A delay in a reinsurance tax applied to group health plans had fallen off the table, but a requirement remained for verifying income eligibility for subsidies under the health care law.

The agreement would also include flexibility for departments and agencies implementing sequestration, though the exact language was still subject to negotiation, a senior GOP aide said.

Reid and Minority Leader Mitch McConnell had resumed talks on the deal to reopen the government and raise the debt ceiling late Tuesday, after a day in which House Republicans failed to act on a proposal of their own.

Durbin said that talks had indeed been on pause while waiting to see if the House could act.

“There was definitely a suspension of negotiations until Speaker Boehner’s plight was obvious,” Durbin said.

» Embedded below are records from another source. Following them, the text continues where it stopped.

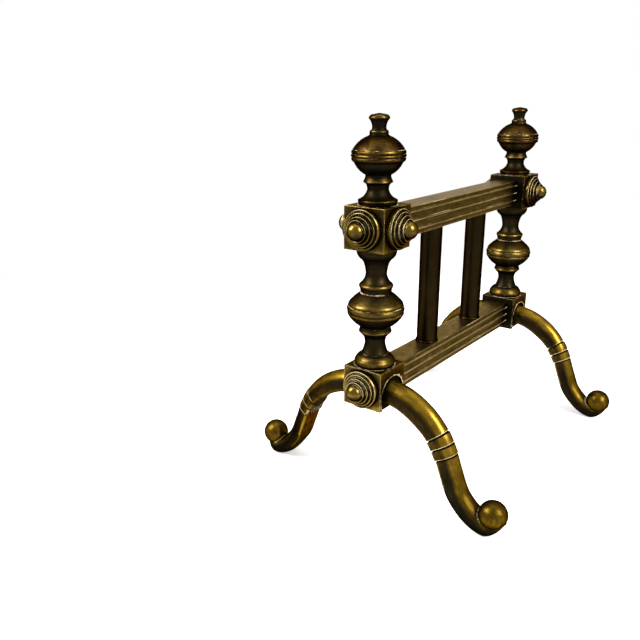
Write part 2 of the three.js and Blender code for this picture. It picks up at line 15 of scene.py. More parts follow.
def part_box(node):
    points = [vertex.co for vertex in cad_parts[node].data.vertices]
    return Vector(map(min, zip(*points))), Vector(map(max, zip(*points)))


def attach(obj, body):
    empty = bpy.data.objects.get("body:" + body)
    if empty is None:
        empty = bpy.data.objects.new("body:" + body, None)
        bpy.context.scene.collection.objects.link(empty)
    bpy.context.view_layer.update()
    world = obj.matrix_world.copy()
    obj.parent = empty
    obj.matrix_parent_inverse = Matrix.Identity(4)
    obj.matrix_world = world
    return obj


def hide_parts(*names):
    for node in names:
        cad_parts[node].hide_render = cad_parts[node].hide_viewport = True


bl_info = {
    "name": "Brass andiron",
    "version": (1, 0, 0),
    "blender": (4, 5, 0),
    "location": "View3D > Sidebar > Andiron",
    "description": "Builds the brass pieces of an andiron round its frame, and a plain stage",
    "category": "Object",
}

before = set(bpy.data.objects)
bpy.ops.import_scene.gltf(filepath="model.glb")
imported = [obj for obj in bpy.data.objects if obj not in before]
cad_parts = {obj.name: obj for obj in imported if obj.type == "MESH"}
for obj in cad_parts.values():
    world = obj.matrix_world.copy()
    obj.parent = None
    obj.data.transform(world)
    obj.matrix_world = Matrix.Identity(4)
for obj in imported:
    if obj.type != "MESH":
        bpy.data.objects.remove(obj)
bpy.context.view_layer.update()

MM = 0.001
ENDS = {"front": -1, "rear": 1}  # the way each post's end face looks along Y

# ---- Outlines, in millimetres -------------------------------------------------------------------

# Each row is one moulding: the radius it ends at, its rise, and its bow, the share of the face's
# length by which its middle stands out (+) or in (-).
FINIAL_BASE_RADIUS = 11.1
FINIAL_MOULDINGS = [
    (11.9, 2.6, 0),  # flange
    (11.2, 0.5, 0),
    (6.35, 5.7, -0.13),  # cove
    (7.1, 3.1, -0.06),  # neck
    (8.88, 1.2, 0),  # sharp ring
    (7.6, 2.8, -0.03),
    (7.5, 1.2, 0),
    (14.2, 7, 0.09),  # underside of the bulb
    (15.3, 0.9, 0),
    (15.45, 2.1, 0.2),  # three beads round the bulb
    (15.45, 1.8, 0.32),
    (15.2, 2.3, 0.22),
    (6.5, 7.6, 0.09),  # dome
    (5.5, 0.6, 0),
    (5.5, 1.1, 0),  # collar
    (4.4, 1.7, 0.2),  # bead
    (4.1, 1.3, -0.05),  # waist
    (6.15, 4.9, -0.1),  # flared seat of the knob
    (4.5, 2.1, 0.15),  # knob
    (0, 0.8, 0),
]
BALUSTER_BASE_RADIUS = 12
BALUSTER_MOULDINGS = [
    (12.2, 4.1, 0.19),  # base torus
    (8.4, 3.4, 0.1),
    (8.3, 0.6, 0),  # fillet
    (6.5, 6.1, -0.04),  # lower neck
    (7.4, 4.6, -0.065),
    (10.4, 3.2, 0),  # lower ring
    (9.65, 2.3, -0.03),
    (9.45, 1.1, 0),
    (17.1, 7.5, 0.07),  # underside of the bulb
    (17.3, 1.9, 0.17),  # three beads round the bulb
    (17.1, 3.9, 0.16),
    (16.3, 2.3, 0.1),
    (9.6, 5.9, 0.03),  # upper side of the bulb
    (9.5, 0.4, 0),
    (9.8, 1.9, 0),  # band
    (10.6, 2.1, 0),  # sharp ring
    (10.2, 0.9, 0),
    (6.5, 6.6, -0.11),  # upper cove
    (8.1, 7.4, -0.04),  # upper neck
    (8.9, 1.3, 0.1),  # small ring
    (12.2, 4.8, 0.13),  # ovolo under the block
    (12.2, 2, 0),
]
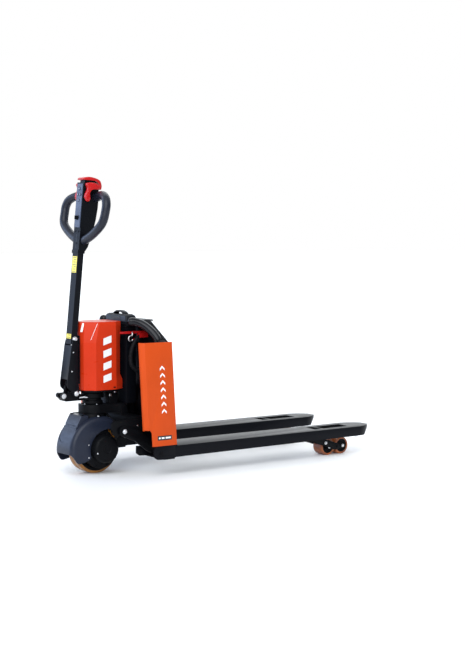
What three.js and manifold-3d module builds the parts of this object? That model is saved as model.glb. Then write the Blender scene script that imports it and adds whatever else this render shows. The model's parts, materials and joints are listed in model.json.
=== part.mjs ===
// Electric pallet truck: millimetres, +Z up, +X from the operator towards the fork tips.
// Every piece is drawn with x = 0 on the steering axis and y = 0 on the centre plane.
// The whole group is then moved so that the origin is the bottom centre of the bounding box.
import * as THREE from "three";
import { mergeVertices } from "three/addons/utils/BufferGeometryUtils.js";
import Module from "manifold-3d";

const wasm = await Module();
wasm.setup();

// ---------------------------------------------------------------- driving dimensions
const GAP = 0.3; // between two pieces that touch
const SIDES = [["right", -1], ["left", 1]]; // -Y is the right-hand side, seen from behind the tiller

const FORK_TIP_X = 1400;
const FORK_HEEL_X = 249.5;
const FORK_TOP = 129; // as drawn, part-way up; the lift runs from 46 below to 69 above
const FORK_TOP_X = 258.5; // the top face starts here; under the bulkhead it is a hair lower
const FORK_CENTRE_Y = 201.5;
const FORK_HALF = 76.5;
const FORK_WALL = 5;
const FORK_DEPTH_HEEL = 50;
const FORK_DEPTH_TIP = 43.5;
const TIP_LENGTH = 100; // the tip narrows over this length
const TIP_ROUNDING = 1.25; // 1 is an ellipse; more is more pointed
const OPENING_HALF = 36; // half width of the openings over the load rollers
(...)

McConnell spokesman Don Stewart released a statement saying, “Given tonight’s events, the Leaders have decided to work toward a solution that would reopen the government and prevent default. They are optimistic an agreement can be reached.”

Sen. Charles. E. Schumer, D-N.Y., said upon exiting Reid’s office Tuesday evening, “Making good progress. Things look a lot better than they did several hours ago.”

Indeed, House GOP leaders had hoped to pre-empt a tentative Senate deal that had emerged on Monday. But they ran into significant Republican resistance, even though their proposal would have added more provisions targeting Obamacare than the Senate proposal.

Even if the House had been able to pass a new plan to avert a default on the nation’s debts and end the government shutdown, Reid had said the plan was dead on arrival. At most, it would have provided Reid with an easy way to bring up his own plan.

Schumer closed the Senate floor and the chamber adjourned shortly after 10 p.m. Tuesday without any procedural maneuvers related to the agreement. The best case scenario would be to have a message arrive from the House, but Senate leaders do have other procedures available.

As for the House, Durbin demurred when asked about how much pressure the House might be under to accept the terms of the Reid-McConnell discussions.

“Boy after what’s gone on today — am I going to predict what’s going to happen in the House?” he quipped.